SHORT PROBLEM ▸
Read the data and repeat all of it exactly.

GIVEN DATA ▸
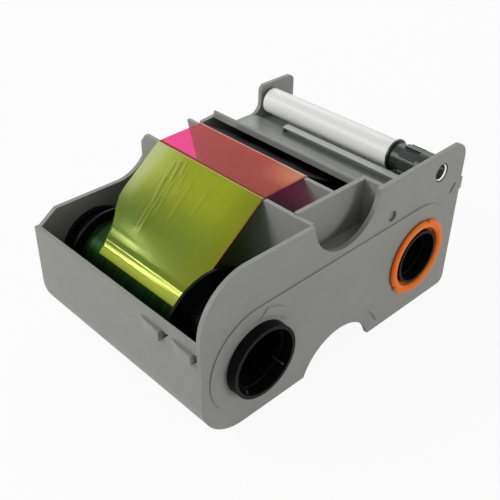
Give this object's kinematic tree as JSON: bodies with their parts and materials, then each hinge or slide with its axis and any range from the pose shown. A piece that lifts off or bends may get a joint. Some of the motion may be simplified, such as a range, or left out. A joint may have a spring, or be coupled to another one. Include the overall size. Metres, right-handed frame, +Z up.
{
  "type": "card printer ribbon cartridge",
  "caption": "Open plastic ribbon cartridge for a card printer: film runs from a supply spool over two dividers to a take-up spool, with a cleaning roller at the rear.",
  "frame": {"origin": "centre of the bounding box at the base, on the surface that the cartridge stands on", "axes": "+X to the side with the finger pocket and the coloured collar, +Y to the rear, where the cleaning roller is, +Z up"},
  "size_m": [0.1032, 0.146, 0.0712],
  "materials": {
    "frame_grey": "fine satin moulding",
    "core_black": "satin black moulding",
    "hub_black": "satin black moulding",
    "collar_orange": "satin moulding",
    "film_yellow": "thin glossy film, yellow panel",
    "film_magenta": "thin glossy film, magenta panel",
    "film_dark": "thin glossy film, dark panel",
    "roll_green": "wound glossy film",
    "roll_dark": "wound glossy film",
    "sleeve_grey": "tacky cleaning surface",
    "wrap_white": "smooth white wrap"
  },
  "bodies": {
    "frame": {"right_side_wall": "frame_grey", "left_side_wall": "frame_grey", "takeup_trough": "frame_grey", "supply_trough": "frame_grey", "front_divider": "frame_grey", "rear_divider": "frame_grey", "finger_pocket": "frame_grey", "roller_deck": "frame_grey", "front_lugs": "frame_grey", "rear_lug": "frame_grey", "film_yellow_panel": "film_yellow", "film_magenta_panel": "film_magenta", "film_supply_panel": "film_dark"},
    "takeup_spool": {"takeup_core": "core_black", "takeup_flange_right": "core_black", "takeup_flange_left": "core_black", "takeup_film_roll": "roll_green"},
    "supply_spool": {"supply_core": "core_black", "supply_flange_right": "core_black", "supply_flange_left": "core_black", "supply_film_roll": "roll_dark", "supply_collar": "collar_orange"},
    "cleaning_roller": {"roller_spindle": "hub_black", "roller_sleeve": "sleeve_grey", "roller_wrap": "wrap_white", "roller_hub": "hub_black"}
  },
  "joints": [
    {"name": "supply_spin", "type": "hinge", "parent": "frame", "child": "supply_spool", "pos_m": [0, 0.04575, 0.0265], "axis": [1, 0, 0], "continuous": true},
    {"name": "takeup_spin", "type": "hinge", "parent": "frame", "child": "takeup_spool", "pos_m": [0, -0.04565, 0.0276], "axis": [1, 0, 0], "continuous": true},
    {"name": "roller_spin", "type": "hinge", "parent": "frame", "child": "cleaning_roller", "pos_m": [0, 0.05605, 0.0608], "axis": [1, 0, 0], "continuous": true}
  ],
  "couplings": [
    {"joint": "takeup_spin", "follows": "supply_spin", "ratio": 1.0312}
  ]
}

EXERCISE OUTPUT ▸
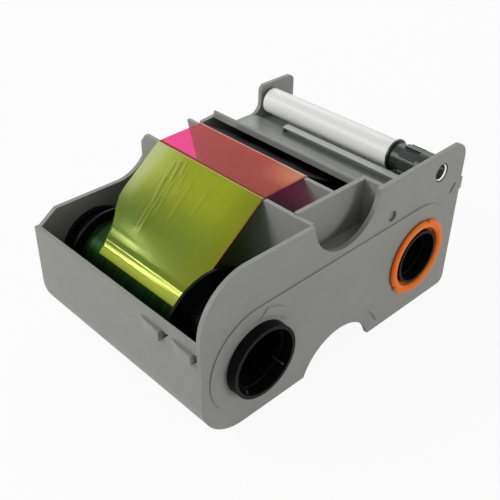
Give this object's kinematic tree as JSON: bodies with their parts and materials, then each hinge or slide with its axis and any range from the pose shown. A piece that lifts off or bends may get a joint. Some of the motion may be simplified, such as a range, or left out. A joint may have a spring, or be coupled to another one. Include the overall size. Metres, right-handed frame, +Z up.
{
  "type": "card printer ribbon cartridge",
  "caption": "Open plastic ribbon cartridge for a card printer: film runs from a supply spool over two dividers to a take-up spool, with a cleaning roller at the rear.",
  "frame": {"origin": "centre of the bounding box at the base, on the surface that the cartridge stands on", "axes": "+X to the side with the finger pocket and the coloured collar, +Y to the rear, where the cleaning roller is, +Z up"},
  "size_m": [0.1032, 0.146, 0.0712],
  "materials": {
    "frame_grey": "fine satin moulding",
    "core_black": "satin black moulding",
    "hub_black": "satin black moulding",
    "collar_orange": "satin moulding",
    "film_yellow": "thin glossy film, yellow panel",
    "film_magenta": "thin glossy film, magenta panel",
    "film_dark": "thin glossy film, dark panel",
    "roll_green": "wound glossy film",
    "roll_dark": "wound glossy film",
    "sleeve_grey": "tacky cleaning surface",
    "wrap_white": "smooth white wrap"
  },
  "bodies": {
    "frame": {"right_side_wall": "frame_grey", "left_side_wall": "frame_grey", "takeup_trough": "frame_grey", "supply_trough": "frame_grey", "front_divider": "frame_grey", "rear_divider": "frame_grey", "finger_pocket": "frame_grey", "roller_deck": "frame_grey", "front_lugs": "frame_grey", "rear_lug": "frame_grey", "film_yellow_panel": "film_yellow", "film_magenta_panel": "film_magenta", "film_supply_panel": "film_dark"},
    "takeup_spool": {"takeup_core": "core_black", "takeup_flange_right": "core_black", "takeup_flange_left": "core_black", "takeup_film_roll": "roll_green"},
    "supply_spool": {"supply_core": "core_black", "supply_flange_right": "core_black", "supply_flange_left": "core_black", "supply_film_roll": "roll_dark", "supply_collar": "collar_orange"},
    "cleaning_roller": {"roller_spindle": "hub_black", "roller_sleeve": "sleeve_grey", "roller_wrap": "wrap_white", "roller_hub": "hub_black"}
  },
  "joints": [
    {"name": "supply_spin", "type": "hinge", "parent": "frame", "child": "supply_spool", "pos_m": [0, 0.04575, 0.0265], "axis": [1, 0, 0], "continuous": true},
    {"name": "takeup_spin", "type": "hinge", "parent": "frame", "child": "takeup_spool", "pos_m": [0, -0.04565, 0.0276], "axis": [1, 0, 0], "continuous": true},
    {"name": "roller_spin", "type": "hinge", "parent": "frame", "child": "cleaning_roller", "pos_m": [0, 0.05605, 0.0608], "axis": [1, 0, 0], "continuous": true}
  ],
  "couplings": [
    {"joint": "takeup_spin", "follows": "supply_spin", "ratio": 1.0312}
  ]
}